James J. Coogan was a furniture man. Furniture men were not held in high esteem among the working class of 19th-Century New York City but were viewed as a necessary evil. Perfectly happy to fill your home with beds, tables and chairs sold on “easy terms,” the furniture man was just as happy to show up suddenly and cart them all away again should you miss a single installment. It is perhaps then understandable why Luke Jordan would sing in his 1927 song “Cocaine Blues,” If it ever was a devil born without any horns, it must’ve been the furniture man.
James J. Coogan was a furniture man, and a wealthy one at that. From his operation on the Bowery he amassed a considerable fortune selling (and reselling) furniture to the residents of the Lower East Side. His marriage to Harriet Lynch, daughter of the prosperous landowner William Lynch, brought valuable Hamilton Heights real estate under his control. By 1886, Coogan felt he had suitable stature to be a viable candidate for mayor.
Coogan first courted the endorsement of the Committe of 100 of the Citizens’ Association, a non-partisan group nominally dedicated to better city government. Coogan, along with several other businessmen, helped organize and fund the group. Perhaps suspecting that Coogan’s intention was to receive its nomination for mayor, the group passed a by-law that none of its own members would be endorsed as candidates.
Rebuffed by the city’s elite, Coogan tried to make the best of it and turned to the working men of the city. Denouncing the Citizens’ Association as a tool of “capitalists,” he began courting the nomination of the Central Labor Union, a federation of city trade unions. Should the labor group offer their endorsement and nomination, he told them, he would personally put up $200,000 of his own money in support of the campaign (about $5 million in 2013 dollars.)
But James J. Coogan was a furniture man. At the boisterous nomination convention of the Central Labor Union in September, 1886, his few delegates were sharply and sarcastically shouted down by working men who had probably had dealings with Coogan, or others in the same business. In the final vote of the proceedings Coogan received just 31 votes of some 400 cast, with the vast majority of support for Henry George, the author of several pro-labor reform books.

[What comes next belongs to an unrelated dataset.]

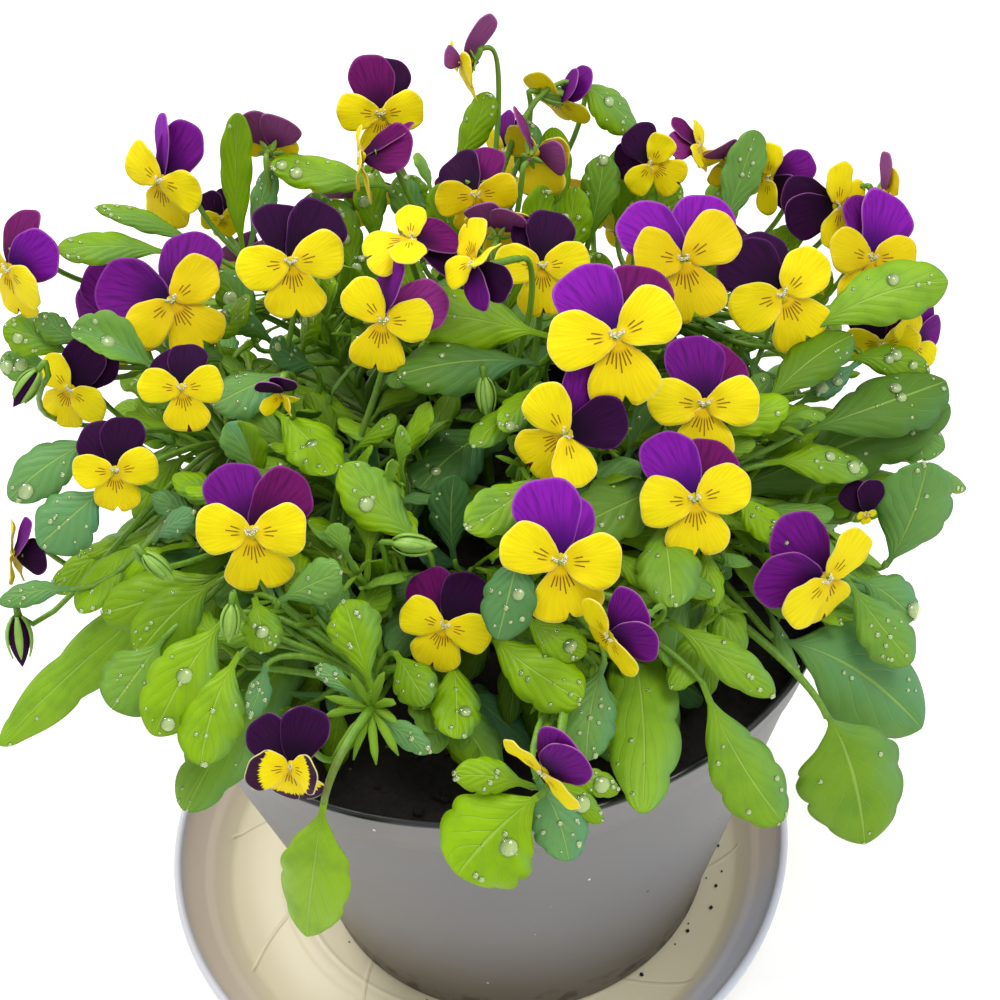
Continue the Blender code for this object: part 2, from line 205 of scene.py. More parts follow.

Over the next two years Coogan apparently worked on his reputation among the laborers of the city for in 1888 he was enthusiastically given the nomination of the United Labor Party, cheered by many of the same delegates who had hissed him at the earlier convention. Coogan did not win the election of 1888, receiving about 10,000 votes that he estimated cost him roughly $10 each in campaign expenses. The winner that year was 30-year-old Hugh J. Grant, a Tammany Democrat who was (and still is) the youngest person ever to hold the office.
Much of the property Harriet Coogan would later inherit was in Hamilton Heights, including a long valley edged on the west by a high rock outcropping that came to be known as Coogan’s Bluff. In 1872 two new avenues were laid out in the area, one along the top of the bluff and one near its base. Unnamed at first, the avenues were mapped simply as “New Avenue West” and “New Avenue East.” By 1884 the upper avenue had come to be called Edgecombe Avenue for its location along the top of the bluff. By 1888 the lower avenue was referred to as Coogan Avenue, after James and Harriet Coogan.
Neither name was official, however, in that they had not been formally designated by the Board of Aldermen. This was certainly not uncommon in the history of Manhattan street names. Prior to the implementation of the Commissioners’ Plan in 1811, street names were often first designated by owners of the property through which they were opened and then later officially adopted (or not) by the city. It may have been James Coogan himself who first assigned the names. Despite their unofficial standing, the names obtained quasi-official status through common usage, published maps, and signage put up by the street department.
On the day after the mayoral election of 1888 it was discovered that someone presumedly in opposition to Coogan’s candidacy had removed all the street signs along Coogan Avenue. The matter was brought to the attention of the Board of Aldermen who looked back into the minutes and found no record that the name Coogan had ever been officially designated. On January 23rd 1889, on the motion of newly-elected Alderman John Carlin, the street was officially named Bradhurst Avenue after another nearby landowner, Dr. Samuel Bradhurst, thereby erasing the name of the failed candidate from the map.
There seems little doubt the renaming was politically motivated. Although Carlin was not a Tammany politician like Mayor Grant, he and the other Aldermen may have seen an opportunity to ingratiate themselves with the new mayor. (Carlin would go on to be associated closely with Jay Gould, supporting Gould’s plans to expand the city’s elevated railways.) The aldermen had also been made aware in 1889 that Edgecombe had never been named formally by the board, but saw no need to bestow an official name to the avenue until 1898 when it was extended past 155th Street.
As for James J. Coogan, he once again embraced his enemies in defeat as he had done the workingmen in 1886, and cultivated his friendship with Richard Croker, the leader of Tammany Hall. In 1899, after a decade of service to Croker, Coogan was rewarded by being elected President of what was now the Borough of Manhattan in the newly-consolidated City of New York.